みんなが崩壊は止まらないと感じるようになるためには、投資家が疲れ果てるまで十分な時間が必要なのだ。
そこで、1907年と2%ルールを覚えておいてほしい。もし一部の人たちが言うように1987年のダウ平均の高値である2200ドルが主要な景気循環の高値で、マーケットは次の下落で最低でも25%は下げるのであれば、すぐに底を下がるべきではない。
2%ルールに従えば、底を形成するための十分な悲観論が広がるためには8~16カ月かかり、もっとも可能性が高いのは12カ月くらいだろう。ここは忍耐が必要だ。(P169)
・彼ら(マーケットを打ち負かした人)の共通点は、だれもタイミングで勝負しようとはしていないことで、みんなそれ以外のことに着目している。彼らは「今日は天井だから全部売ろう」と言ったりはしないし、「底」で特別な動きをするわけでもない。
その代わりに、彼らは何らかのファンダメンタルズ的価値を重視した仕組みをもっている。このなかには私がスーパー銘柄と呼ぶ株もあれば、フォーブス誌でいつも紹介しているように質や価格が自分の基準に合う銘柄が見つかった時だけ買う方法もある。
株価が高すぎて自分の基準に見合う銘柄が見つからなければ、彼らは買わない。強気相場がさらに進めば、以前に買った株は高くなりすぎたということで、抜け目のないプロは売却する。しかし、そのとき買いの基準を満たす銘柄が見つからなければ、彼らの現金の割合は増えることになる。(P421)
・これらのチャートは、いわば人の心を落ち着いた気分にしてくれる最高の決定機関のようなもので、伝説の投資家たちが頭のなかのデータを助けとしているように、これらのチャートが読者の助けになってくれるだろう。
マーケットが25%下げて怖くなったときに、注目している銘柄が価値に対して割安だから買っても大丈夫だという安心感が欲しければ、これらのチャートを使って欲しい。
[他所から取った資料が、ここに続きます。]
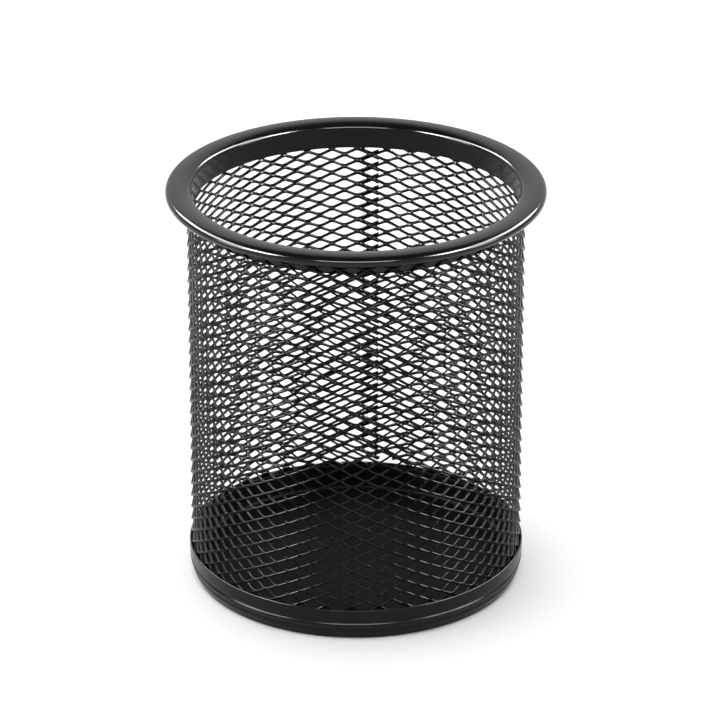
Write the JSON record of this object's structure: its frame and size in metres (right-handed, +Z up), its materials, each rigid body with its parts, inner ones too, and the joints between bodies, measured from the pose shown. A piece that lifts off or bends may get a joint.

(P422)
・(各国の財政赤字を指して)そもそも正しい会計処理を行えば、この大々的に報道されている赤字が本当に存在するのかどうかさえ私にはよく分からない。例えば、もしデュポンがアメリカと同じように帳簿をつけていれば、この巨大な化学企業でさえ何十年もノンストップで赤字に転落するだろう。デュポンが健全性を維持しているのは、企業が工場を建設したり自動車やコンピューターを購入したりするときにそれを貸借対照表の資本勘定に計上し、資産ごとの推定寿命に基づいて少しずつ費用として計上しているからだ。しかし、アメリカには貸借対照表がなく、同じものを買っても即座に計上される。フォーブス社が発表している上位500企業も、政府と同様に超保守的な現金ベースの会計処理を行っていれば、みんな赤字に陥ることになるだろう。